The final witness Wednesday was Rodney Guigere, special agent with the Internal Revenue Service. He testified that checks written to Marshall Swan Construction totaling about $500,000 were deposited not into the business account, but into one co-owned by Carole Swan and her son Jacob. In addition, some $200,000 in checks were simply cashed, not deposited.

Clark, the prosecutor, asked jurors to remember the testimony of Frank Monroe, a Whitefield contractor and sometime-competitor with Marshall Swan for road maintenance and plowing jobs.

“Frank Monroe testified Marshall Swan was a very sharp businessman,” Clark said. “He was a sharp businessman and he knew how to track his income.”
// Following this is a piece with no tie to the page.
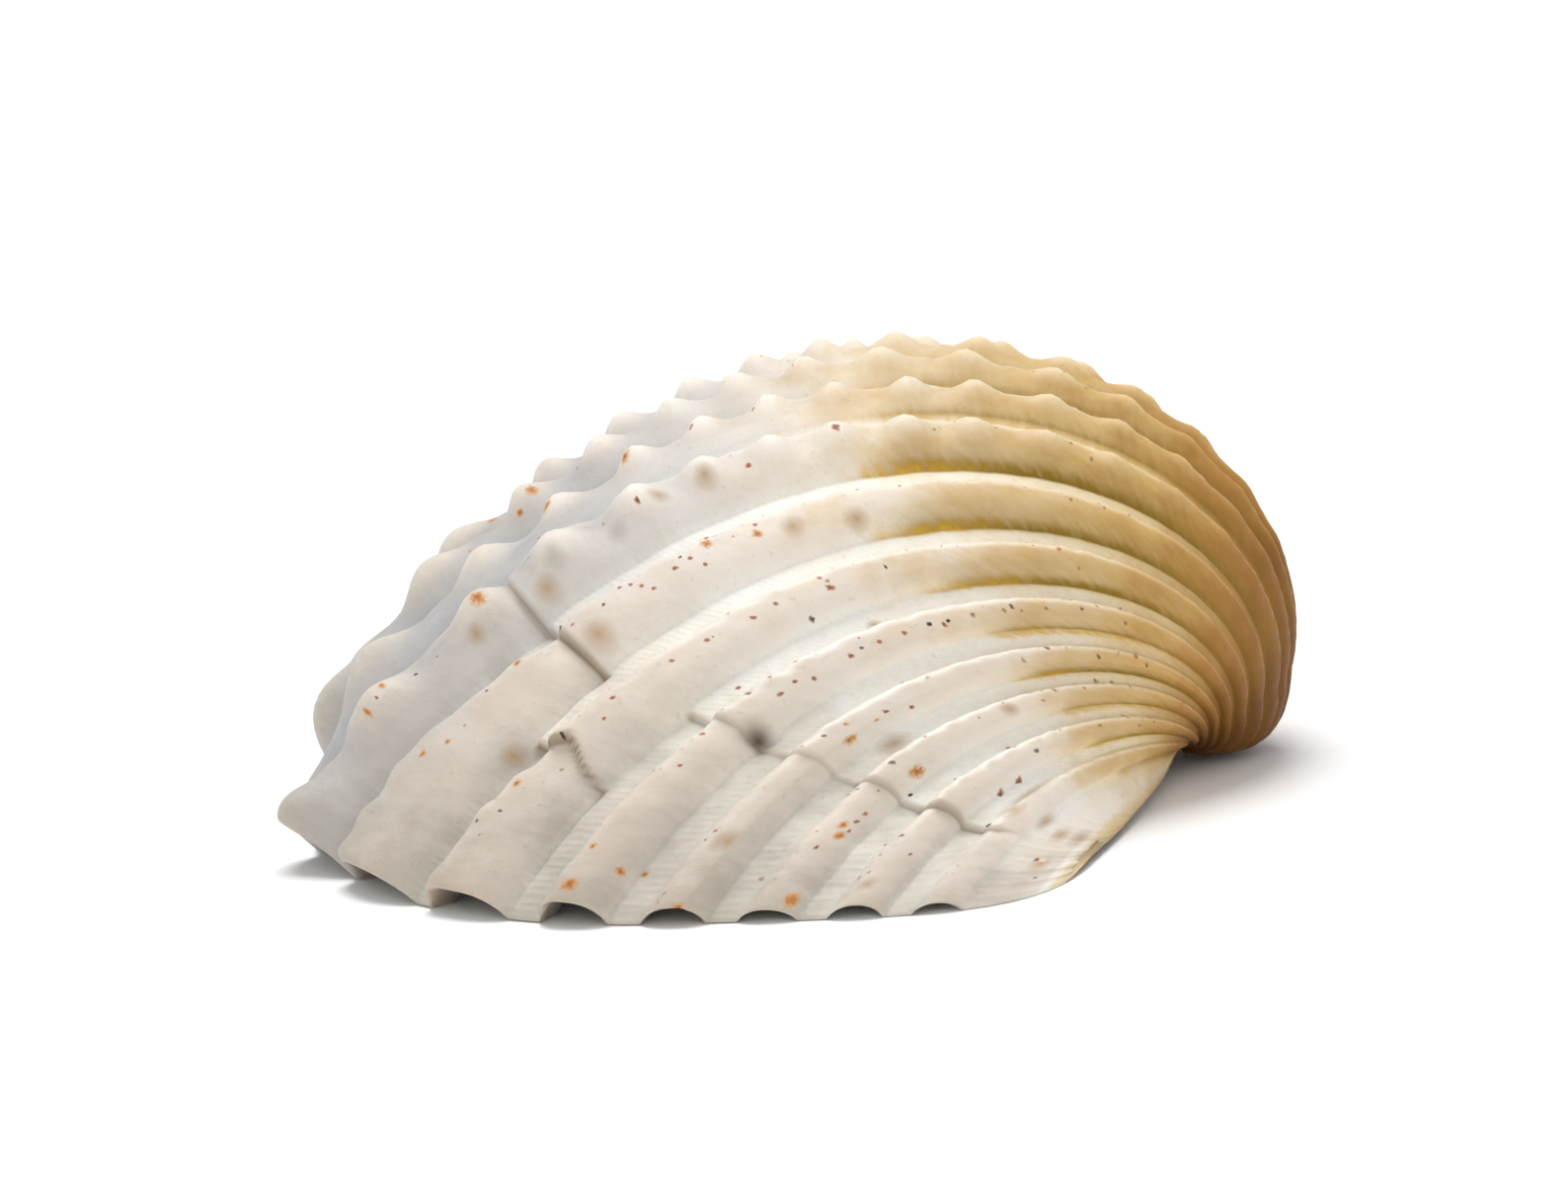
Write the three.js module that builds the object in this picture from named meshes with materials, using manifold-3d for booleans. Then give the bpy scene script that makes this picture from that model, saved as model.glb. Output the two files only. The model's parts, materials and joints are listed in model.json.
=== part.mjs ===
// One empty valve of a ribbed ark clam, resting on its margin with the rounded side up.
// Lengths are millimetres and turns are radians. +Z is up, -X is the open ventral edge,
// +X is the beak, and Y follows the hinge, with the longer rear end at -Y.
// The outside is a coil: the flat outline of the margin turns about a pole beside the
// hinge and shrinks as it turns, from the margin (turn 0) to the beak.
import * as THREE from 'three';
import Module from 'manifold-3d';

const { clamp, degToRad, lerp, smoothstep } = THREE.MathUtils;

// Outline of the margin, seen from above
const OUTLINE_MIDDLE_X = -19.5;
const VENTRAL_REACH = 17.2;
const DORSAL_REACH = 16.5;
const REAR_REACH = 27.8;
const FRONT_REACH = 25.3;
const OBLIQUITY = -0.08;
const VENTRAL_SQUARENESS = 2.1;
const REAR_HINGE_SQUARENESS = 4.7;
const FRONT_HINGE_SQUARENESS = 3.2;
const HINGE_SIDE_START = 0.75;
const HINGE_SIDE_FULL = 0.98;

// Coil of the valve about its pole
const POLE_HEIGHT = -0.7;
const POLE_LIFT = 2.1;
const COIL_RATE = 0.576;
const COIL_RATE_GAIN = 0.07;
const GAIN_END = 2.6;
const COIL_TWIST = degToRad(3);
const BEAK_TURN = 4.4;

// The beak stays just clear of the ground
const BEAK_CLEARANCE = 0.12;
const BEAK_SOFTNESS = 0.5;
const BEAK_SIDE_START = 1.6;
const BEAK_SIDE_FULL = 2.4;

// The front half is narrower than the plain outline, and its margin bends in
const SHOULDER_INSET = 1.3;
const SHOULDER_START = 14.5;
const SHOULDER_FULL = 7.5;
const SHOULDER_LOSS = 0.5;
const SHOULDER_LOSS_START = 0.9;
const SHOULDER_LOSS_FULL = 1.8;
const SADDLE_INSET = 0.6;
const SADDLE_TURN = 0.44;
const SADDLE_WIDTH = 0.2;
const MARGIN_BEND = 2.1;
const BEND_START = 14;
const BEND_FULL = 7;
const BEND_TURN = 0.16;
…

Monroe was the main witness against Carole Swan in September at her trial on federal extortion charges. She was convicted of accepting bribes from Monroe on three occasions from January 2010 to February 2011 in exchange for renewing his plowing and sand contracts with the town of Chelsea.

Clark also left the building without commenting on the verdict. In the past he has directed questions to U.S. Attorney Thomas E. Delahanty II.